SUPPORT OF EVENT BRAINCHILD
Bodkins and his business partner and local bar owner Scott Wheatley, 29, said they were attending the popular Tuesday night event Bands on the Beach, which showcases local music in an outdoor setting at the Gulfside Pavilion, when something clicked.
“We were watching Bands on the Beach and saw how successful that concept was,” said Wheatley. He further explained the location of the event was something that also caught his eye.
“We thought, ‘There is a lot of beach here,’” he said. He presented the idea to the Santa Rosa Island Authority (SRIA), citing that the group was planning to organize a premier music festival that would include a number of headlining acts and was looking to draw crowds of 30,000 people. Early on, investors of the project were skeptical that SRIA would grant the permission.
“That was the hardest thing. We knew this was a beautiful piece of real estate. People had tried and were denied,” said Wheatley. He said they got lucky.
“We presented our ideas at the right time.”
Bodkins and Wheatley spoke about outdoor music concerts in the 1970s on the ramp of the old wooden fishing pier. According to Robbie Lofty, SRIA human resources and events coordinator, those concerts grew more and more popular.
“The 80s is when the event started getting really big and (bands) would perform in the Casino Beach area,” she said. The logistical and security challenges of those early festivals left much room for improvement.
“They were all successful but very loosely put together,” said Bodkins. The events were successful enough to inspire key decision makers who attended those events to approve DeLuna Fest.
“Everyone around here has such a good opinion of those festivals,” said Wheatley. “Everybody remembered (that they were) awesome.” So awesome, in fact, SRIA has offered its support every step of the way.
“SRIA is supporting DeLuna Fest 100 percent as we do any event on the beach. Our staff has been working very closely with the Wheatley brothers, Nick Bodkins and the rest of the FFTG staff to ensure that this is a successful, safe, and fun festival,” explained SRIA executive director W.A. “Buck” Lee. “It is a huge undertaking, but if anyone can pull it off, we believe these young people definitely can. We are very excited about DeLuna Fest.”
The festival will be featuring over 40 musical acts, including a host of local, regional and national groups.

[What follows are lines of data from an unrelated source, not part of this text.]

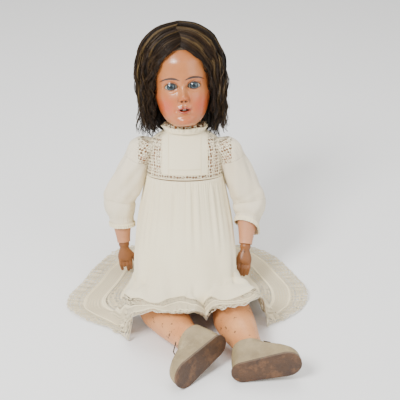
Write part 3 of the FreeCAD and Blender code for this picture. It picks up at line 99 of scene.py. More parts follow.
for side, sign in signs.items():
    pose = poseOfDoll[side]
    shoulder = placed([sign * poseOfDoll["shoulder"][0], 0, poseOfDoll["shoulder"][1]], torsoPlace)
    upper, fore = heading(*pose["upperArm"]), heading(*pose["forearm"])
    elbow = shoulder + upper * poseOfDoll["upperArmLength"]
    wrist = elbow + fore * poseOfDoll["forearmLength"]
    thigh, shin = heading(*pose["thigh"]), heading(*pose["shin"])
    hip = np.array([sign * poseOfDoll["hip"][0], 0, poseOfDoll["hip"][1]])
    knee = hip + thigh * poseOfDoll["thighLength"]
    limbs[side] = {
        "shoulder": shoulder, "elbow": elbow, "wrist": wrist, "hip": hip, "knee": knee,
        "upperWay": upper, "foreWay": fore, "thighWay": thigh, "shinWay": shin,
        "thigh": frameAlong(hip, thigh, np.array([0.0, 0.0, 1.0])),
        "shin": frameAlong(knee, shin, heading(*pose["toe"])),
        "forearm": frameAlong(elbow, fore, fore * np.dot(fore, upper) - upper),
        "hand": frameAlong(wrist, fore, np.array([0.0, -1.0, 0.0])),
    }


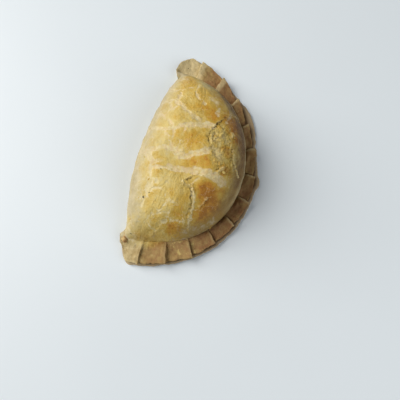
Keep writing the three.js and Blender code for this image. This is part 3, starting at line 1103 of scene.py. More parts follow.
    def mesh(self) -> Mesh:
        """Makes the sheet's mesh, in millimetres, with every fact and marking stored on it.

        Returns:
            The mesh that the crust's tree starts from.
        """
        points, laid, faces = self.layout
        facts, plan, where = dict(laid), self.plan, points[:, :2]
        x, y = points[:, 0], points[:, 1]
        angle = np.arctan2(y, x)
        angle = np.where(angle < -math.pi / 2, angle + FULL_TURN, angle)
        facts["behind_fold"] = np.maximum(y - plan.fold_y(x), 0.0)
        facts["behind_rim"] = np.maximum(plan.foot(angle) - np.hypot(x, y), 0.0)
        facts["past_foot"] = np.hypot(x, y) - plan.foot(angle)
        facts["fold_height"] = plan.fold_z(x)
        facts["around"] = np.clip(angle / math.pi, 0.0, 1.0)
        facts["bake"] = self.bake.skin(where, facts["behind_fold"])
        facts["rim_bake"] = self.bake.rim(angle)
        for name, value in self.marks.masks(where).items():
            facts[name] = value * (1.0 if name in (Mark.FLOUR.value, "scorched") else facts["dome"])
        made = bpy.data.meshes.new("crust.sheet")
        made.from_pydata(points.tolist(), [], faces)
        for name, value in facts.items():
            kind, part = ("FLOAT", "value") if value.ndim == 1 else ("FLOAT_VECTOR", "vector")
            stored = made.attributes.new(name, kind, "POINT")
            stored.data.foreach_set(part, value.astype(np.float32).ravel())
        made.update()
        return made


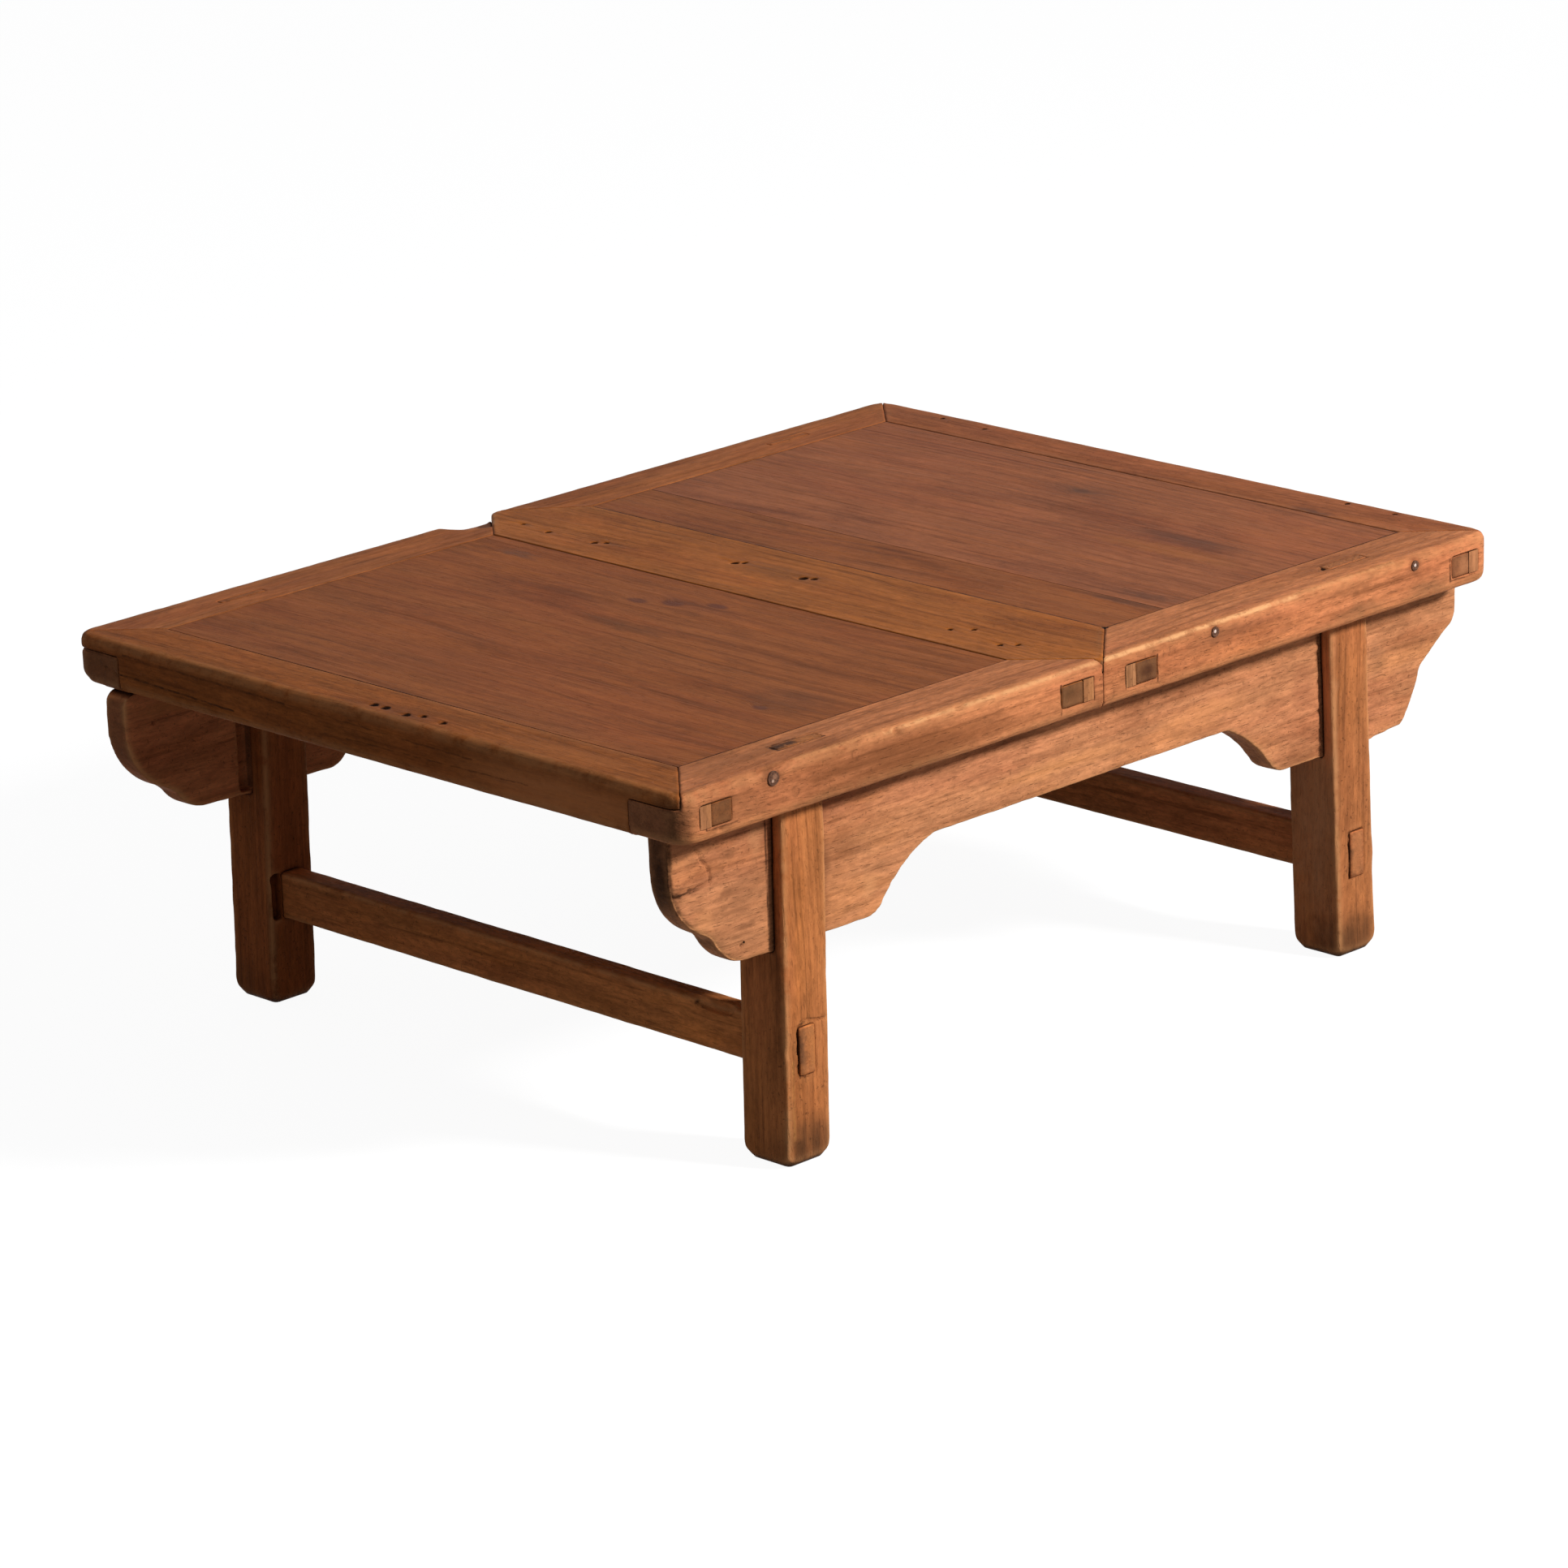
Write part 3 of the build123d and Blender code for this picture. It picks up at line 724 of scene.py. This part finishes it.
# ------------------------------ long rails
material = wood(
    "front_rail_left", "X", *RAIL, 41, pith=(-0.2, 0.1), ring=0.006,
    holes=(((-57, -340, 325), 2.2), ((-411, RAIL_Y, 292), 1.5)),
    rims=tuple(((x, RAIL_Y, z), 4.5) for x, z in ((-272, 315), (-335, 302), (-298, 292))),
    mottle=0.26, relief=0.0007,
    strokes=(
        # Lighter rubbed wood with a painted highlight along the top front arris.
        ((-240, -339, 324), (-12, -339, 324), 3, (228, 168, 114), 0.65),
        ((-241, -340.4, 324), (-234, -338, TOP_Z), 1.2, (78, 44, 28), 0.9),
        ((-234, -338, TOP_Z), (-226, RAIL_Y, 322), 1.3, (78, 44, 28), 0.9),
        ((-166, -340.5, 323.5), (-154, -339.5, 325), 1.1, (84, 48, 30), 0.8),
        # The same rubbed wood and painted highlight, softer, along the arris's left end; and a painted
        # highlight at the corner by the split.
        ((-330, -337, 325.2), (-240, -338, 324.6), 3, (214, 150, 98), 0.4),
        ((-10, RAIL_Y, 324), (-8, -300, TOP_Z), 1.8, (220, 158, 106), 0.5),
        ((-448.5, -340, 306), (-448, -340.5, 287), 3, (36, 20, 13), 0.95),
        *lines_on(RAIL_Y, (-424.6, 313, -425, 295, 1.3, (44, 24, 15), 0.85),
                  (-424, 314.4, -394, 314.2, 1, SEAM, 0.6),
                  (-424, 294.6, -394, 294.6, 1.2, SEAM, 0.7),
                  (-53.6, 315, -53.6, 292, 1.5, SEAM, 0.9),
                  (-53, 314.2, -18, 314.2, 1, GAP, 0.7),
                  (-17.4, 314, -17.4, 296, 1.2, (66, 38, 24), 0.7)),
        ((-325, -315.4, TOP_Z), (-279, -315.4, TOP_Z), 1.8, (62, 36, 25), 0.95),
        ((-325, -302.2, TOP_Z), (-296, -302.2, TOP_Z), 1.6, (76, 46, 32), 0.9),
        ((-325.8, -303.5, TOP_Z), (-325.8, LEG_Y, TOP_Z), 2.6, (50, 29, 20), 1.0),
    ),
    stains=(
        *spots_on(RAIL_Y, 10, (-235, 303, 140, 24, (122, 72, 43), 0.85),
                  (-390, 306, 40, 22, (140, 90, 58), 0.5)),
        ((-357, RAIL_Y, 318), (12, 8, 10), (104, 64, 42), 0.6),
        # Painted shade on the rail's left end at the near-left corner.
        ((END_X, -336, 298), (15, 16, 26), (58, 32, 22), 0.95),
        ((-350, -305, TOP_Z), (90, 30, 6), (130, 80, 48), 0.5),
        ((-200, RAIL_Y, 292), (60, 8, 9), (128, 78, 46), 0.5),
    ),
)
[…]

Some noteworthy performances will include those of Stone Temple Pilots, 311, Bush, Daughtry and 30 Seconds to Mars, who recently received MTV’s 2010 Video Music Award for “Best Rock Video.” Daily and weekend passes are still available to the festival, but with a little help from the Tourism Development Council to the tune of $300,000, organizers last month announced that the festival would feature free Sunday tickets with headlining act Willie Nelson.
“With Willie Nelson, we’re planning to break 30,000 in attendance,” said Wheatley.
The partnership with local businesses, on and off Pensacola Beach, flourished as excitement for the festival grew. Area hotels, such as Hampton Inn and Hilton Pensacola Beach Gulf Front, are offering accommodation packages including a two-night hotel stay with tickets. Hotels as far away as the Ramada Inn on Scenic Highway are advertising tickets that accompany weekend hotel stays.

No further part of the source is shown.